▶ Instruction
Reproduce the material exactly, omitting nothing.

▶ Data excerpt
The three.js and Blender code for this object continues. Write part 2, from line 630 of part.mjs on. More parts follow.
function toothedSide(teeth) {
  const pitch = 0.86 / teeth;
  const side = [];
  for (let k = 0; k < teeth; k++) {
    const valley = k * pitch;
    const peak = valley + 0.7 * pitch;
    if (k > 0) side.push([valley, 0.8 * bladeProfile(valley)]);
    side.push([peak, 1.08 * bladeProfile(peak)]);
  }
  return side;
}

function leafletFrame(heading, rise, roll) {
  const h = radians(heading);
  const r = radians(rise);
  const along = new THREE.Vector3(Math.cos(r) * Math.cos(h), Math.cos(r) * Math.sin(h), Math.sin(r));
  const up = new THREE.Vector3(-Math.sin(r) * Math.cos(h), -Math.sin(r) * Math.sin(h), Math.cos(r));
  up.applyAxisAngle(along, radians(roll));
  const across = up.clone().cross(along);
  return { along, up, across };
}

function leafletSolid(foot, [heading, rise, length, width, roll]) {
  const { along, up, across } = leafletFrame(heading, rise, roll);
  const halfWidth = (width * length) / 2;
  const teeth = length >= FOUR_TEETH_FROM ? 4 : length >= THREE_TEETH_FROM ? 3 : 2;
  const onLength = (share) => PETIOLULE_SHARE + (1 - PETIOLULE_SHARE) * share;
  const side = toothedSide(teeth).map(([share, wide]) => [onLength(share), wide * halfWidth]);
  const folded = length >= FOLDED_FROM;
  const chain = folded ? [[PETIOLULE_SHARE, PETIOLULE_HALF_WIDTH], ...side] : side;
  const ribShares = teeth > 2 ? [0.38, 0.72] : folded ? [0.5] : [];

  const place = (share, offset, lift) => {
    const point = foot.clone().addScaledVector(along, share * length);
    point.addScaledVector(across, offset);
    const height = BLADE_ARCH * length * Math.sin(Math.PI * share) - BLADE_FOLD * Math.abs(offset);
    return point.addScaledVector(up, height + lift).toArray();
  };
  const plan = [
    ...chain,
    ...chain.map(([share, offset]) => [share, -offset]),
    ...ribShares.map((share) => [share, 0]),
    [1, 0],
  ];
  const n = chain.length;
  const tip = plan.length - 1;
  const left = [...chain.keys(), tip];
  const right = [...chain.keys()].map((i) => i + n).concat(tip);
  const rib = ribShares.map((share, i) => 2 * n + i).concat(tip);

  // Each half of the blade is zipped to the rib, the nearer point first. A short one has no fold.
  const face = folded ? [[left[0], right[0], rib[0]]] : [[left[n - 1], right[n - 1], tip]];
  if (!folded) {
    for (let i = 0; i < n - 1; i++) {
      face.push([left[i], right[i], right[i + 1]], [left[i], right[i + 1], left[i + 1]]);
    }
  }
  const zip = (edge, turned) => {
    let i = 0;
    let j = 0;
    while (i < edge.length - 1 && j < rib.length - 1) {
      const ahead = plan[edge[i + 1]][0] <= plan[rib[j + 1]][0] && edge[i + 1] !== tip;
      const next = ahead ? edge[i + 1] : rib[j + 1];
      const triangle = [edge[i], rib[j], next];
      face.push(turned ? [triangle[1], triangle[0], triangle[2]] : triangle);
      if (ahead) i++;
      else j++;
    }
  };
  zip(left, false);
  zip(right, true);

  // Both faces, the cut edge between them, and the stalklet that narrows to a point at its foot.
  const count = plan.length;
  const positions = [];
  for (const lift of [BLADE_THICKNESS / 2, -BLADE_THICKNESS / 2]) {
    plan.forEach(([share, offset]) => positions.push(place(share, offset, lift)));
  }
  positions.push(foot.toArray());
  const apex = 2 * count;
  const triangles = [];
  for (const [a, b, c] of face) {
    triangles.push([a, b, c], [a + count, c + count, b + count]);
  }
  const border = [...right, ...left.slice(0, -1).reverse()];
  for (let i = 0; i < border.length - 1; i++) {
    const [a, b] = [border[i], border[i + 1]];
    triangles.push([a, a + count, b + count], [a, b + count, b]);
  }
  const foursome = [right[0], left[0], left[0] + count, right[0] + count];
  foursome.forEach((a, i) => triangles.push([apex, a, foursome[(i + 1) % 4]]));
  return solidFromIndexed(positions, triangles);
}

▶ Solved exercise
The three.js and Blender code for this object continues. Write part 2, from line 630 of part.mjs on. More parts follow.
function toothedSide(teeth) {
  const pitch = 0.86 / teeth;
  const side = [];
  for (let k = 0; k < teeth; k++) {
    const valley = k * pitch;
    const peak = valley + 0.7 * pitch;
    if (k > 0) side.push([valley, 0.8 * bladeProfile(valley)]);
    side.push([peak, 1.08 * bladeProfile(peak)]);
  }
  return side;
}

function leafletFrame(heading, rise, roll) {
  const h = radians(heading);
  const r = radians(rise);
  const along = new THREE.Vector3(Math.cos(r) * Math.cos(h), Math.cos(r) * Math.sin(h), Math.sin(r));
  const up = new THREE.Vector3(-Math.sin(r) * Math.cos(h), -Math.sin(r) * Math.sin(h), Math.cos(r));
  up.applyAxisAngle(along, radians(roll));
  const across = up.clone().cross(along);
  return { along, up, across };
}

function leafletSolid(foot, [heading, rise, length, width, roll]) {
  const { along, up, across } = leafletFrame(heading, rise, roll);
  const halfWidth = (width * length) / 2;
  const teeth = length >= FOUR_TEETH_FROM ? 4 : length >= THREE_TEETH_FROM ? 3 : 2;
  const onLength = (share) => PETIOLULE_SHARE + (1 - PETIOLULE_SHARE) * share;
  const side = toothedSide(teeth).map(([share, wide]) => [onLength(share), wide * halfWidth]);
  const folded = length >= FOLDED_FROM;
  const chain = folded ? [[PETIOLULE_SHARE, PETIOLULE_HALF_WIDTH], ...side] : side;
  const ribShares = teeth > 2 ? [0.38, 0.72] : folded ? [0.5] : [];

  const place = (share, offset, lift) => {
    const point = foot.clone().addScaledVector(along, share * length);
    point.addScaledVector(across, offset);
    const height = BLADE_ARCH * length * Math.sin(Math.PI * share) - BLADE_FOLD * Math.abs(offset);
    return point.addScaledVector(up, height + lift).toArray();
  };
  const plan = [
    ...chain,
    ...chain.map(([share, offset]) => [share, -offset]),
    ...ribShares.map((share) => [share, 0]),
    [1, 0],
  ];
  const n = chain.length;
  const tip = plan.length - 1;
  const left = [...chain.keys(), tip];
  const right = [...chain.keys()].map((i) => i + n).concat(tip);
  const rib = ribShares.map((share, i) => 2 * n + i).concat(tip);

  // Each half of the blade is zipped to the rib, the nearer point first. A short one has no fold.
  const face = folded ? [[left[0], right[0], rib[0]]] : [[left[n - 1], right[n - 1], tip]];
  if (!folded) {
    for (let i = 0; i < n - 1; i++) {
      face.push([left[i], right[i], right[i + 1]], [left[i], right[i + 1], left[i + 1]]);
    }
  }
  const zip = (edge, turned) => {
    let i = 0;
    let j = 0;
    while (i < edge.length - 1 && j < rib.length - 1) {
      const ahead = plan[edge[i + 1]][0] <= plan[rib[j + 1]][0] && edge[i + 1] !== tip;
      const next = ahead ? edge[i + 1] : rib[j + 1];
      const triangle = [edge[i], rib[j], next];
      face.push(turned ? [triangle[1], triangle[0], triangle[2]] : triangle);
      if (ahead) i++;
      else j++;
    }
  };
  zip(left, false);
  zip(right, true);

  // Both faces, the cut edge between them, and the stalklet that narrows to a point at its foot.
  const count = plan.length;
  const positions = [];
  for (const lift of [BLADE_THICKNESS / 2, -BLADE_THICKNESS / 2]) {
    plan.forEach(([share, offset]) => positions.push(place(share, offset, lift)));
  }
  positions.push(foot.toArray());
  const apex = 2 * count;
  const triangles = [];
  for (const [a, b, c] of face) {
    triangles.push([a, b, c], [a + count, c + count, b + count]);
  }
  const border = [...right, ...left.slice(0, -1).reverse()];
  for (let i = 0; i < border.length - 1; i++) {
    const [a, b] = [border[i], border[i + 1]];
    triangles.push([a, a + count, b + count], [a, b + count, b]);
  }
  const foursome = [right[0], left[0], left[0] + count, right[0] + count];
  foursome.forEach((a, i) => triangles.push([apex, a, foursome[(i + 1) % 4]]));
  return solidFromIndexed(positions, triangles);
}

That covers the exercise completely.